I know all about this phenomenon biking with my triathlon club, but when you're in a car, you don't really feel the efficiency gain because your legs don't get tired from moving the car.
This is partly why I want autonomous cars.

If they could all form a train it would be so much more efficient. The train of vehicles would automatically break apart when one of them needed to take an exit, and then they'd rejoin.
 
What I find funny about that list is it says "Autosteer on City Streets"

But, we all know FSD Beta is more than Autosteer on City Streets.

Now it's missing a LOT of components to even be a beta version of Robotaxi. But, at the same time its more than Autosteer on City Streets.

Whoever is in charge of the website needs to sit down with Elon, and the AP/FSD Engineers to get on the same page as to what they're doing.
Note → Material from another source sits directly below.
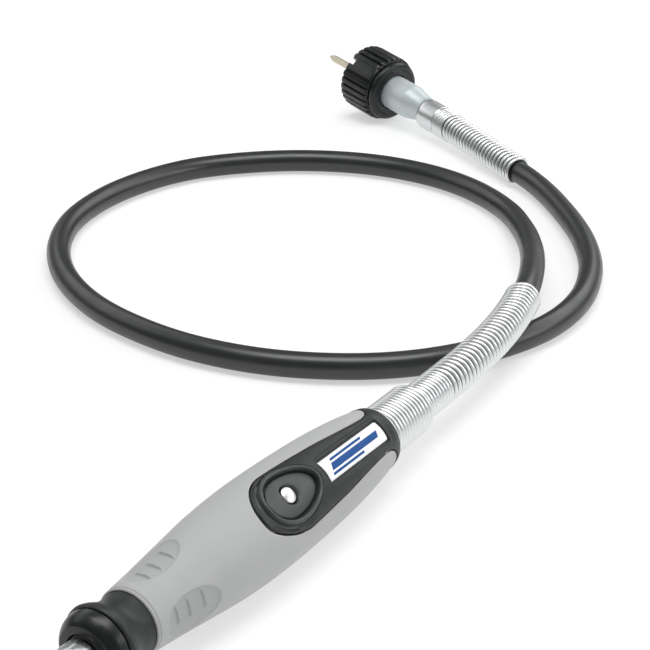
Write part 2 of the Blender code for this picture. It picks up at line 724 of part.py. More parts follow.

It is possible that FSD Beta is the testing of the autonomous stack but that the public release of "autosteer on city streets" will be a stripped down version of FSD Beta. So, Tesla could release the parts of FSD Beta, as "autosteer on city streets", that they feel are reliable enough for full public release. It would allow them to say that they fulfilled the promise of releasing "autosteer on city streets" while they are still working to make FSD Beta reliable enough.

I can kind of see why Tesla calls it "autosteer on city streets". I think the idea is that "autosteer" does more than just steer to stay in the lane, "autosteer" can now turn the wheel all the way to 90 degrees to make turns at intersections. Additionally, "autosteer" is capable of steering to stay in the lane on residential streets with no lane lines or steer around parked cars.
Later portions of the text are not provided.